I confess, I was afraid the White Ribbon Campaign’s two-day What Makes A Man conference held the weekend of November 22 might be cheesy.

Could I really spend hours surrounded by men talking about their feelings on masculinity? Ah, but then I realized it was exactly that kind of bias these guys were there to address. So I spent a day listening and discovered the main take-away: it’s not easy to be a feminist male in a gang of bros.

The crowd at the Daniels Spectrum on Dundas East was largely composed of educators and activists – about equal numbers women and men – and it was easy to feel like the presenters were preaching to the choir. But the event, which drew 270 people, also morphed into a support group for men trying to keep things real in very tricky interpersonal situations.

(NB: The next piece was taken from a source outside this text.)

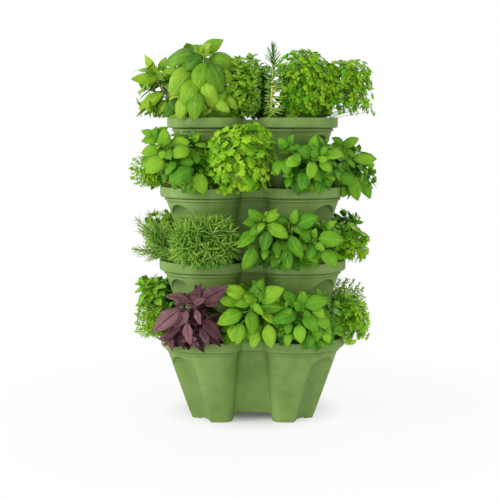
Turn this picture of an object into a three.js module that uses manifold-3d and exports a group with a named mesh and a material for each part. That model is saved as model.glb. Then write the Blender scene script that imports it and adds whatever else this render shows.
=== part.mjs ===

That certainly was the theme of Friday’s speech by U.S. doc filmmaker Byron Hurt, who said it can be emotionally exhausting calling out other men on their misogyny.

“To be real honest, a lot of the time I don’t feel like confronting a dude about his sexism. Sometimes I just want to chill and watch the football game,” said the one-time college quarterback now a gender campaigner. ” I don’t get invited to the party, the club, the fraternity reunion, because people know I’m not going to stand for the sexism.”

Hurt’s 2006 Hip-Hop: Beyond Beats & Rhymes doc posits that hyper-masculinity is a mask for insecurity. He said Friday that the pressure to ignore feelings and “act hard” causes men psychic damage that is passed on to others in their lives.

The film features a cavalcade of rappers unwilling to explain their anti-woman or homophobic lyrics, and a mind-numbing scene at a music festival where men physically prey on women, many of whom willingly accept the behaviour.

“Generally speaking, men look at girls and women as less than and not worthy of full respect, and have deeply problematic views,” he told the audience, which included members of Manifesto, a community arts and hip-hop project pushing diversity.

“My focus is to reach as many boys as possible. We have to [stop] with words like “weak,” “pussy,” that keep so many men inside their box.”

Manifesto organizer Shaka Licorish said he could relate. “Coming up as a young person, the images [of black men] I had to latch onto were hip-hop artists and actors. As much as hip-hop says it’s about being real, a lot of it is acting,” he said, noting that young people take the lyrics to heart and fail to see them as part of a role-playing performance.

Friday’s session ended with local hip-hop artist Mindbender drumming up participants in his six-week love class. “Learn to walk with awareness in each step and speak with compassion and/or truth in each breath,” says his promo. “Join us on this new Journey of Love!”

What Makes A Man was touchy-feely all right, but, hey, that was the point.